Но куда интереснее молодого человека оказалась училка – Анджей вытаращился на нее, забыв обо всех приличиях. И только страницы Уложения о мерах допустимого зла привычно развертывались перед внутренним взглядом. Сколько он помнил выдрессированной, как цепной пес, памятью, статьей о профессиональных ограничениях особам вроде этой категорически запрещалась медицинская практика в любом ее виде, фармацевтика, швейное дело и преподавательская деятельность, в приложении к несовершеннолетним – особенно.
Квятковскому мало голову оторвать, если допустил такое. Или он не знал? А что он тогда вообще знал?!
На какое-то мгновение у Анджея мелькнула мысль, что все эти события, незначительные, мелкие, нанизывающиеся одно на другое, точно рябиновые бусины, происходят с ним только затем, чтобы отвлечь от главного.
– Действительно, панове, вы ошиблись, – подтвердила преподавательница и, видя замешательство на их лицах, вежливо хмыкнула, прикрыв узкой ладонью некрасивый бледный рот. – Здесь урок.
Анджей с сомнением оглянулся на затравелые склоны оврага, покивал, глядя, как перехлестывают через заборы яблоневая кипень и гроздья сирени.
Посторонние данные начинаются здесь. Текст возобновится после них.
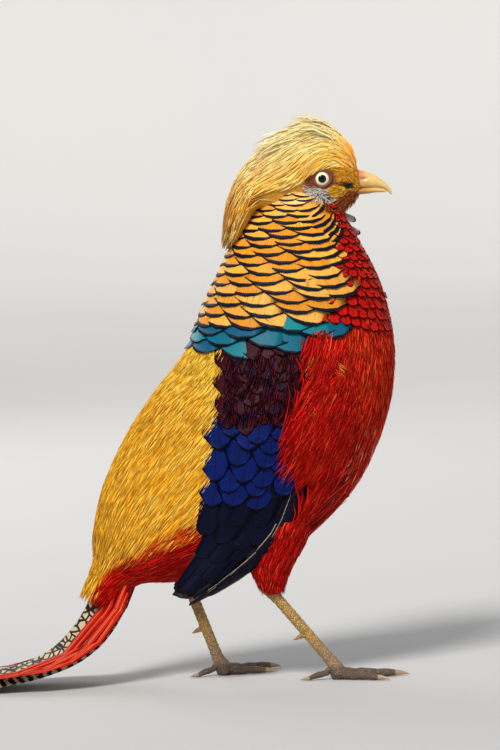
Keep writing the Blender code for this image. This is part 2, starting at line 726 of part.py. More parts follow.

Вообще, лучше было глядеть куда угодно, только не в лицо этой особе – Анджей по опыту знал, что такие, как она, способны соорудить повод для оскорбления из самого невинного пустяка. А ему сейчас не до скандалов.
– А панны Стрельниковой здесь нет, – вклинился в разговор давешний молодой человек. И прибавил нахально, что вообще-то у них не урок, а так, факультатив по литературе, превращенный стараниями начитанного и культурного Ростика в добровольно-принудительное мероприятие, чем некоторые особенно умные и воспользовались. Но сидеть в такую жару в классе не больно приятно, поэтому общественность настояла, и занятие решили устроить на природе. А пани Катажина – это, стало быть, училка – не возражала.
Попробовала бы она возражать, подумалось Анджею. У него вообще складывалось впечатление, будто она их боится. Хотя такие, как она, обыкновенно, не боятся ничего и никого.
– Я могу чем-то помочь? – наконец спросила она.
– А мы, собственно, пана Родина ищем, – высунулся из-за спины высокого начальства малахольный Казик. – Нам в учительской сказали, что он сюда пошел, к вам. Что у него к вам дело.
Анджей стоял и молчал, как последний дурак, и глядел в ее узкое очень бледное лицо, на котором только глаза и проступали – темными воронками, расплавленным янтарем. Он наконец вспомнил, откуда ему знакома эта самая панна.
Почти десять лет назад, пожар в Нидской Опере, черные хлопья сажи, летящие в ноябрьскую слякоть. Тлеющий углями остов здания, похожий на скелет реликтового ящера. Воздух, которым невозможно дышать. Только трупов около полусотни, а сколько народу обгорело, никто и не считал толком, самых тяжелых с завыванием сирен увозили в ночь кареты скорой помощи.